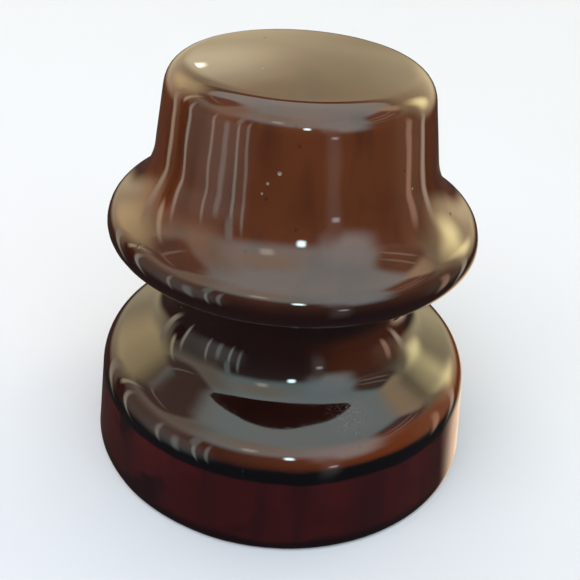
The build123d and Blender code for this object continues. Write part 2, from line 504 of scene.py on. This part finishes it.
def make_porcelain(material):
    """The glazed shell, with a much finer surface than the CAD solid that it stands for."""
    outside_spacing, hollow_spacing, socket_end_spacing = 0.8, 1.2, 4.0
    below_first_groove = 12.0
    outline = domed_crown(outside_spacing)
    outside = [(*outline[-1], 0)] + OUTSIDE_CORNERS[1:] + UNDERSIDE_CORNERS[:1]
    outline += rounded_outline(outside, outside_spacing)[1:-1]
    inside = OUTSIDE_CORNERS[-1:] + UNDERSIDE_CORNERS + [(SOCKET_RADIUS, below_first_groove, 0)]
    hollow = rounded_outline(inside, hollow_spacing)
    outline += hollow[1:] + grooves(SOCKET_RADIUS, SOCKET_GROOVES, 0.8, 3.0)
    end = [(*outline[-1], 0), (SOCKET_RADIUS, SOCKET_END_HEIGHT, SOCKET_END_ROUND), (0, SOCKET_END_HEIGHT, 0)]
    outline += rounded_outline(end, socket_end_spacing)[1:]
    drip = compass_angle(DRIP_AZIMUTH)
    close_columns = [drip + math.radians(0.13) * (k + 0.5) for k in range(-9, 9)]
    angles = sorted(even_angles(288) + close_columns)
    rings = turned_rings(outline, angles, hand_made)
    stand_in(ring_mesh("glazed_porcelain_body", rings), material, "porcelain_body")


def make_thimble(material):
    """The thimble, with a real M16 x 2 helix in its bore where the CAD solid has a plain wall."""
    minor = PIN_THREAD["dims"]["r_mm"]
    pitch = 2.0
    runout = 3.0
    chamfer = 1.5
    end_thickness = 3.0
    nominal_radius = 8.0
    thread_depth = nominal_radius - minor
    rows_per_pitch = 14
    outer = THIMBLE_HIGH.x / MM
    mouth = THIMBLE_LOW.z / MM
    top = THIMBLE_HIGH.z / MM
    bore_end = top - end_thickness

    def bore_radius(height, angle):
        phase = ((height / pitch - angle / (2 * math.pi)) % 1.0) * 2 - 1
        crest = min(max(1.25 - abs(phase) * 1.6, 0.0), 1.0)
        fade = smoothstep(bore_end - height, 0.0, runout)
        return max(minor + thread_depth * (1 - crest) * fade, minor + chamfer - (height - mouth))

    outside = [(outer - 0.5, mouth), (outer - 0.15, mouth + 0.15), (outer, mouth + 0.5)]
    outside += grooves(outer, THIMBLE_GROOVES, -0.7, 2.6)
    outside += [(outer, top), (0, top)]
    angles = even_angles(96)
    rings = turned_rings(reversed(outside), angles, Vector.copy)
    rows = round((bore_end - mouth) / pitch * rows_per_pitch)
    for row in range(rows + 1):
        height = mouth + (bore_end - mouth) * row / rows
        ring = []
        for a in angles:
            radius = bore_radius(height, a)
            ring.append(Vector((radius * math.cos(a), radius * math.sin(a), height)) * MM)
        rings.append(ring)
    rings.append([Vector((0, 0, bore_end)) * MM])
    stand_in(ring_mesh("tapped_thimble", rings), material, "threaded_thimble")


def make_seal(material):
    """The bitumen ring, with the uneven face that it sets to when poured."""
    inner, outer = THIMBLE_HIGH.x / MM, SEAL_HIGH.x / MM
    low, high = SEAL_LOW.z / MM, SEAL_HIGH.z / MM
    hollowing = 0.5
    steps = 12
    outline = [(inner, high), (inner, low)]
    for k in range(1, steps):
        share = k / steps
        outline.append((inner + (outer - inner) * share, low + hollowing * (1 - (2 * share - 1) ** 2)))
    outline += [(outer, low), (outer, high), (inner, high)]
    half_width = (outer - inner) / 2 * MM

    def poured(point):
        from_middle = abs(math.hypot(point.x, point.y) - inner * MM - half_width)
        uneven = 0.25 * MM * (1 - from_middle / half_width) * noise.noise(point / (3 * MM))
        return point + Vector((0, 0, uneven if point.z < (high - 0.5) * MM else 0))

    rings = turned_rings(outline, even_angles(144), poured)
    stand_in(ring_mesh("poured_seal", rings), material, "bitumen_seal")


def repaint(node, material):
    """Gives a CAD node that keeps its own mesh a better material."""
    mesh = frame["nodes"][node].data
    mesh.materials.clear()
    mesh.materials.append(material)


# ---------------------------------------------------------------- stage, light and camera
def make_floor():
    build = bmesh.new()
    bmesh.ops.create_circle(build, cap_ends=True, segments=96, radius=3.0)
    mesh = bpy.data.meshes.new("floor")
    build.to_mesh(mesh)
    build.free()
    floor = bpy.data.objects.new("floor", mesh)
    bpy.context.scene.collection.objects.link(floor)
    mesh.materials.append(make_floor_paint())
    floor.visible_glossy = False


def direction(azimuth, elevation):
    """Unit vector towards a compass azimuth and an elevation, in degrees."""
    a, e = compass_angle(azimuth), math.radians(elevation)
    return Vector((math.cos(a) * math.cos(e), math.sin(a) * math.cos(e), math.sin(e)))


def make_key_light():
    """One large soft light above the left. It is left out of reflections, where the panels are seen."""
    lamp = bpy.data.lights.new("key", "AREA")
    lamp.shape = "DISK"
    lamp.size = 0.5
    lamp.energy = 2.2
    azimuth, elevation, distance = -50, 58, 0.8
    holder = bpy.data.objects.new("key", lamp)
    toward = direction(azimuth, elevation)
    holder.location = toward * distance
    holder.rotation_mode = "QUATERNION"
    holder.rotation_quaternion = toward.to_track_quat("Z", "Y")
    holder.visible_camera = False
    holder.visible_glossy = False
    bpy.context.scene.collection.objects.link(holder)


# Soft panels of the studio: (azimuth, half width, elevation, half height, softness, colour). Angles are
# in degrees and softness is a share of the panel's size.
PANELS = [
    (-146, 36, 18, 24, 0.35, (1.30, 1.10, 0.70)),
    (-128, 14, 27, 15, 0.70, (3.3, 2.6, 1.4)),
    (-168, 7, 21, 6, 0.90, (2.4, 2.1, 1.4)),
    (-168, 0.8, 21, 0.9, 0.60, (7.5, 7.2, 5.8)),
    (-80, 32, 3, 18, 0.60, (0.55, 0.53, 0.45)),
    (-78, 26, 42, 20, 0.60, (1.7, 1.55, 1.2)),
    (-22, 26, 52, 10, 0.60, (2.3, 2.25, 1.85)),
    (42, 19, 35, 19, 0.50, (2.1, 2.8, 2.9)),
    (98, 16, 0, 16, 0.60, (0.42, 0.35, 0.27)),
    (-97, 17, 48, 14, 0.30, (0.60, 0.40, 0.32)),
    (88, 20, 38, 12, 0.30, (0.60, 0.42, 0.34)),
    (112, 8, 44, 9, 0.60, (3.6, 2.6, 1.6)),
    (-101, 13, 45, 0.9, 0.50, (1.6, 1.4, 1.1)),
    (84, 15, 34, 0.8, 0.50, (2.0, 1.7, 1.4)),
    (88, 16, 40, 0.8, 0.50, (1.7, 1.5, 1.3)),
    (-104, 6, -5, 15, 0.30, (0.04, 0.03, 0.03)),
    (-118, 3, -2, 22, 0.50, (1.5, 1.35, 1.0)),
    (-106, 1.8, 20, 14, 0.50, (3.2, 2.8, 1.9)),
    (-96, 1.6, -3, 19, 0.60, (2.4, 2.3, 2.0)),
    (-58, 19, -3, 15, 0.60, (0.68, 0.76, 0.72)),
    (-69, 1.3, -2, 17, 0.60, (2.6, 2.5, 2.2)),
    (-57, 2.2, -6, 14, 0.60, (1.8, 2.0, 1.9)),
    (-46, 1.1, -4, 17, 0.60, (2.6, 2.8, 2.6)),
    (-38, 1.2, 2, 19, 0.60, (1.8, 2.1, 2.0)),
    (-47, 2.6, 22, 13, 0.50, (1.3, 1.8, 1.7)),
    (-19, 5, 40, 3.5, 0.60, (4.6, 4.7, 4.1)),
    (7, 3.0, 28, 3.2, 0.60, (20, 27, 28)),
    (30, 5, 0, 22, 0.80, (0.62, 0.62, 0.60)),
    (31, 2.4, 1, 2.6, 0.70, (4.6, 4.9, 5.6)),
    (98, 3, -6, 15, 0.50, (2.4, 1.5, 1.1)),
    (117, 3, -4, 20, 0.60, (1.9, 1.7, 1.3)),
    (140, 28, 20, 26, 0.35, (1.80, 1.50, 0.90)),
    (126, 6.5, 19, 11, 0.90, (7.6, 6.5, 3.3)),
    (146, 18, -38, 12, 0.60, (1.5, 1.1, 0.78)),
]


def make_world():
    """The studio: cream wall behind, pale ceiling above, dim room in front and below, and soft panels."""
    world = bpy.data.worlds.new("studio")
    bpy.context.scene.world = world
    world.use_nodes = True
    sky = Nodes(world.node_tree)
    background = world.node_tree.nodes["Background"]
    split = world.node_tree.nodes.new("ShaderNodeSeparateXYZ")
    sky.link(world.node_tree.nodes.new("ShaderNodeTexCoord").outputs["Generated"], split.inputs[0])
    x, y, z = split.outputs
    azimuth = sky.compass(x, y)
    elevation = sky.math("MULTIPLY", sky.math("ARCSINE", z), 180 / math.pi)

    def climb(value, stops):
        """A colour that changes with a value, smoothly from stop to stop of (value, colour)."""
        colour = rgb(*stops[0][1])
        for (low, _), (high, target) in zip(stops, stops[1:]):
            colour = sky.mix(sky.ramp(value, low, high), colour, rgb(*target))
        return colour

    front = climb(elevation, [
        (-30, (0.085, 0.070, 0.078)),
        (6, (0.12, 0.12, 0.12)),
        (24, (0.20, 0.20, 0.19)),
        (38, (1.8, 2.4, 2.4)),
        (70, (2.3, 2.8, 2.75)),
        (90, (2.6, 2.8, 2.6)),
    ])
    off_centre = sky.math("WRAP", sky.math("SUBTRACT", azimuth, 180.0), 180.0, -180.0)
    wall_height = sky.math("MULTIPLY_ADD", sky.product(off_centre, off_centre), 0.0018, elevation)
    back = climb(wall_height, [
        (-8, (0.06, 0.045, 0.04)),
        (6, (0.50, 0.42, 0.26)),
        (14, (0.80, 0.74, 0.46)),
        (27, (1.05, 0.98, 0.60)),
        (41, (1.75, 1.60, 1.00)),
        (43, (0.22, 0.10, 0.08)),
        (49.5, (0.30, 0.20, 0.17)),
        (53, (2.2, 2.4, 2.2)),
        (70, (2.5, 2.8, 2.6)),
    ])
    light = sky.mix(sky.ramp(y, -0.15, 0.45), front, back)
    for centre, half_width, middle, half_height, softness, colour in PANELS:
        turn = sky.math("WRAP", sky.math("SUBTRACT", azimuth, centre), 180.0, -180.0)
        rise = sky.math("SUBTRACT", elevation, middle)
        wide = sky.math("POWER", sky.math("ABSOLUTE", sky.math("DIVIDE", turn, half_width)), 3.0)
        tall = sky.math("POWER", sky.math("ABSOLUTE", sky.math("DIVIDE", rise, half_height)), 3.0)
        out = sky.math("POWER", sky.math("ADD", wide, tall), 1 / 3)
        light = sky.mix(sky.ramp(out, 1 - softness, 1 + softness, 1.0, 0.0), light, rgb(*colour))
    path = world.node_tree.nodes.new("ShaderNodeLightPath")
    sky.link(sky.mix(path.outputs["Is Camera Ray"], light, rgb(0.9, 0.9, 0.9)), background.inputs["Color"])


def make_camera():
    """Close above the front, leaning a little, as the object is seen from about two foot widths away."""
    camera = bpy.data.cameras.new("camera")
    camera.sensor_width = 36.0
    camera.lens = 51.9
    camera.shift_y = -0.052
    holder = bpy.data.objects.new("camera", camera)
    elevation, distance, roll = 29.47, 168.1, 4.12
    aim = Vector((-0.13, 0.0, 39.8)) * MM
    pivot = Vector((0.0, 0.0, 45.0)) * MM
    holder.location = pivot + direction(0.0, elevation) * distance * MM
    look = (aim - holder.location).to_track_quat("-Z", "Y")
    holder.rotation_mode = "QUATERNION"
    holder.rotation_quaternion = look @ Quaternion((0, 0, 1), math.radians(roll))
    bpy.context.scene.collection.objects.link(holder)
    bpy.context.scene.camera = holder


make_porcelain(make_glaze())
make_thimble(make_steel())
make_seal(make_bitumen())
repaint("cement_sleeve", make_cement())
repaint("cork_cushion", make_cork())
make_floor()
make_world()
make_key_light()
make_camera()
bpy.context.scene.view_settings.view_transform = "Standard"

◇ ◇ ◇ ◇ ◇

- _CHALLENGE_:
Beginning at the first line above, repeat exactly until the line containing "bore_end = top - end_thickness", which is included.

- _PROBLEM SOLUTION_:
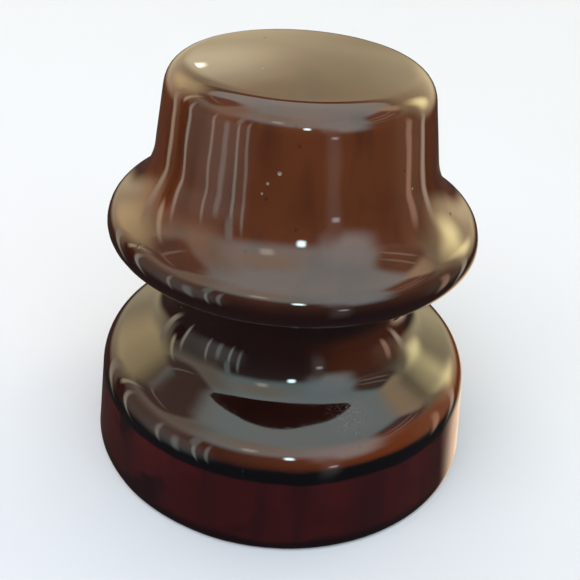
The build123d and Blender code for this object continues. Write part 2, from line 504 of scene.py on. This part finishes it.
def make_porcelain(material):
    """The glazed shell, with a much finer surface than the CAD solid that it stands for."""
    outside_spacing, hollow_spacing, socket_end_spacing = 0.8, 1.2, 4.0
    below_first_groove = 12.0
    outline = domed_crown(outside_spacing)
    outside = [(*outline[-1], 0)] + OUTSIDE_CORNERS[1:] + UNDERSIDE_CORNERS[:1]
    outline += rounded_outline(outside, outside_spacing)[1:-1]
    inside = OUTSIDE_CORNERS[-1:] + UNDERSIDE_CORNERS + [(SOCKET_RADIUS, below_first_groove, 0)]
    hollow = rounded_outline(inside, hollow_spacing)
    outline += hollow[1:] + grooves(SOCKET_RADIUS, SOCKET_GROOVES, 0.8, 3.0)
    end = [(*outline[-1], 0), (SOCKET_RADIUS, SOCKET_END_HEIGHT, SOCKET_END_ROUND), (0, SOCKET_END_HEIGHT, 0)]
    outline += rounded_outline(end, socket_end_spacing)[1:]
    drip = compass_angle(DRIP_AZIMUTH)
    close_columns = [drip + math.radians(0.13) * (k + 0.5) for k in range(-9, 9)]
    angles = sorted(even_angles(288) + close_columns)
    rings = turned_rings(outline, angles, hand_made)
    stand_in(ring_mesh("glazed_porcelain_body", rings), material, "porcelain_body")


def make_thimble(material):
    """The thimble, with a real M16 x 2 helix in its bore where the CAD solid has a plain wall."""
    minor = PIN_THREAD["dims"]["r_mm"]
    pitch = 2.0
    runout = 3.0
    chamfer = 1.5
    end_thickness = 3.0
    nominal_radius = 8.0
    thread_depth = nominal_radius - minor
    rows_per_pitch = 14
    outer = THIMBLE_HIGH.x / MM
    mouth = THIMBLE_LOW.z / MM
    top = THIMBLE_HIGH.z / MM
    bore_end = top - end_thickness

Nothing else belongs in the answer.